GeoEnrichIP will be used to geo-localize the IP address of the browsing client and add information like country name, ISO code and geographical coordinates.
 
You need to upload yourself the GeoIP database. This processor support the GeoLite version 2 database of Maxmind, which is free of use. To install the DB, do this: 3.Apache_GeoEnrichIP.PNG
The Geo enrichment will be put in attributes appended to “grok.clientip”, like “grok.clientip.geo.country”.
               

Add an ExtractText processor

The role of this processor will be to copy the content of the flow file into one attribute called “Message”. We are doing this before converting the content of the flow file into JSON, so we can easily add a JSON field with the original content of the Apache2 access log message.
We create a user-defined properties that we call “Message”. The value of this property is a simple regex selecting everything in one capture group: (.*).
Thus this processor will add an attribute called “Message” containing the full content to each flow files.
4.Apache_ExtractMessage.PNG
 

Add an UpdateAttributes processor

Some attributes needs to be created, some existing needs to be updated and we want also to get rid of the default GROK attribute naming “grok.<something>”
5.Apache_RenameGrokAttr-1.PNG
5.Apache_RenameGrokAttr-2.PNG
 
The configuration of this processor will enforce:
  • Put the name of the country and the IP address in a new attribute, because by default their value is associated to what will become the name of a nested JSON document. A valid JSON format doesn’t support to assign a value to the name of a nested document.
Without applying this change, if we add grok.clientip and grok.clientip.geo.* attributes to form a JSON document, we are created a nested document called “grok.clientip” inside “grok”, so we will have the resulting JSON like:
grok {
   clientip {
      value: text,
      geo {
             (...)
      }
   }
}


As per the JSON recommendation, you cannot assign a value to grok.clientip other than the nested document or you will get an error in ElasticSearch.
  • Some attributes extracted by the GrokExtractor and some fields of the nested document created by the GeoIP lookup are going to be moved into one simple, not dotted, named attribute.

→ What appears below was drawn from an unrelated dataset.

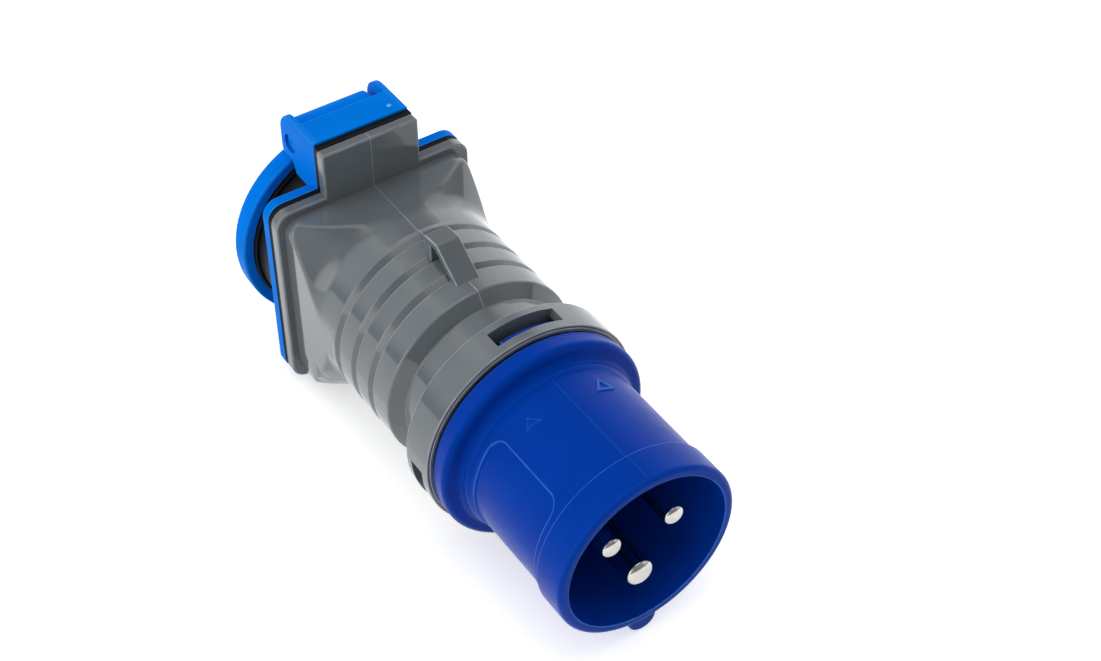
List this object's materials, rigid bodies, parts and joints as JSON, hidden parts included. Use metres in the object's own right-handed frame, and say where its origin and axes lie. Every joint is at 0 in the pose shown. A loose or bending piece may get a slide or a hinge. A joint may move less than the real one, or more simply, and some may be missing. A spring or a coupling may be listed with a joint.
{
  "type": "adapter plug",
  "caption": "Round industrial plug with contact pins and a domestic socket outlet under a sprung lid, joined by one moulded housing with a lanyard strap.",
  "frame": {"origin": "centre of the plug shroud's front rim, on the main axis", "axes": "+Y runs along the main axis from the contact pins to the socket lid, +Z points to the lid hinge, +X points right as seen from the plug end"},
  "size_m": [0.0538, 0.135, 0.0653],
  "materials": {
    "blue_front": "gloss, deep blue",
    "blue_rear": "gloss, azure",
    "grey_body": "gloss, mid grey",
    "black_seal": "satin black rubber",
    "nickel": "bright nickel on brass",
    "brass": "plain brass",
    "steel": "zinc plated steel",
    "black_insert": "fine matt black",
    "wire_brown": "brown insulation",
    "wire_blue": "blue insulation",
    "wire_green": "green and yellow insulation"
  },
  "bodies": {
    "plug_body": {"housing": "grey_body", "plug_sleeve": "blue_front", "pin_carrier": "blue_front", "pin_terminal_screws": "steel", "front_seal": "black_seal", "plate_gasket": "black_seal", "face_plate": "blue_rear", "plate_screws": "steel", "hinge_pin": "blue_rear", "lid_spring": "steel", "socket_insert": "black_insert", "line_contact": "brass", "neutral_contact": "brass", "earth_clip": "brass", "socket_rear_cap": "black_insert", "socket_terminal_screws": "steel", "line_pin": "nickel", "neutral_pin": "nickel", "earth_pin": "nickel", "line_wire": "wire_brown", "neutral_wire": "wire_blue", "earth_wire": "wire_green"},
    "lid_body": {"lid": "blue_rear", "lid_seal": "black_seal"}
  },
  "joints": [
    {"name": "lid_hinge", "type": "hinge", "parent": "plug_body", "child": "lid_body", "pos_m": [0, 0.1252, 0.0306], "axis": [1, 0, 0], "range_deg": [0, 110], "stiffness_Nm_per_rad": 0.01, "springref_deg": -57.3, "deforming": ["lid_spring"]}
  ]
}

Eg.: the new attributes “CountryIso” will contain the value of the Grok.clientip.geo.country.isocode field.
Later, when we created a JSON document, we will have something flat and easily understandable.
  • Extract the file name of the log file we are tailing to create an attribute to distinguish between the various Apache virtual hosts we may have on the same server.
  • Create a “host” attribute containing the value of “s2s.host” attribute, which is the server name where MiNiFi is running.
  • Create a new timestamp in a format ElasticSearch is recognizing by default, without tweaking the default schema and mapping. The full expression used is: ${grok.timestamp:toDate("dd/MMM/yyyy:HH:mm:ss Z"):format("yyyy-MM-dd'T'HH:mm:ssZZ")}
First with “toDate” we indicate the current format of the timestamp, then by applying “format” to the expression, we convert it to a different timestamp format.
  • Adding a attribute “type”, with a default value of “Human”. The next step will be to analyse the agent attribute, trying to find if the visitor is human or some kind of robot.
  • Adding a attribute “website” derived from the log file name, so if we monitor more than one log file on the web server, we know to which Apache Virtual Site the access information belong.
 

Add another UpdateAttribute processor

We will use this processor to interpret the content of the “agent” attribute.
The agent often contains the information about the web browser used to visit a web site. Most often, non-human visitor (crawlers, search engines, …), use specific names as agent value.
We will build a set of Advanced flow file policy with rules to set the appropriate value into the “type” attribute.
6.Apache_VisitorType.PNG
Each rule we create have one condition: detecting the presence or not of a specific string into the “agent” attribute. If found, we set the “type” attribute to a certain value.
If no rules match, the default value of “human”, set a the previous step, is kept then.
 

Add an AttributesToJSON processor

Then all the below listed attributes must be merged together into the content of the flow file in the form of a JSON document using this processor
               
Attributes to consider in the resulting JSON
     website,  
     host,
     type,
     logfile,
     agent,
     auth,
     bytes,
     clientip,
     country,
     countryiso,
     region_name,
     region_code,
     postal_code,
     city_name,
     latitude,
     location,
     longitude,
     version,
     ident,
     referrer,
     request,
     response,
     timestamp,
     verb,
     message

 
7.Apache_AttributesToJSON.PNG
 

Add the ElasticSearch5 processor

Finally add the processor to write to the ElasticSearch cluster.
You give:
  • the name of your cluster
  • a list of the nodes to use for this ingestion (using port 9300 because this processor use the native ElasticSearch protocol)
  • The name of an attribute containing the unique identifier of the document we store in the index (uuid attribute is present by default in all flow files)
  • The name of the index to use (if not existing, it will be created)
  • The type of document. It is a name that you can use inside ElasticSearch to refer to this family of documents and in case of mapping activities
  • The other mandatory properties are left to their default.
8.Apache_ElasticSearch5.PNG
 
The final flow as seen on the NiFi workspace:
apache-nifi-flow-complete.PNG
 
You can download the NiFi template of the above flow here.
 

Prepare a default mapping on ElasticSearch

If we want to force ElasticSearch to interpret the content of the Bytes field as numeric, and not as text (default behaviour), we need to add a default mapping for the indices created by this flow.
Refer to the ElasticSearch field mapping configuration to force Bytes to be “long” and not “text”.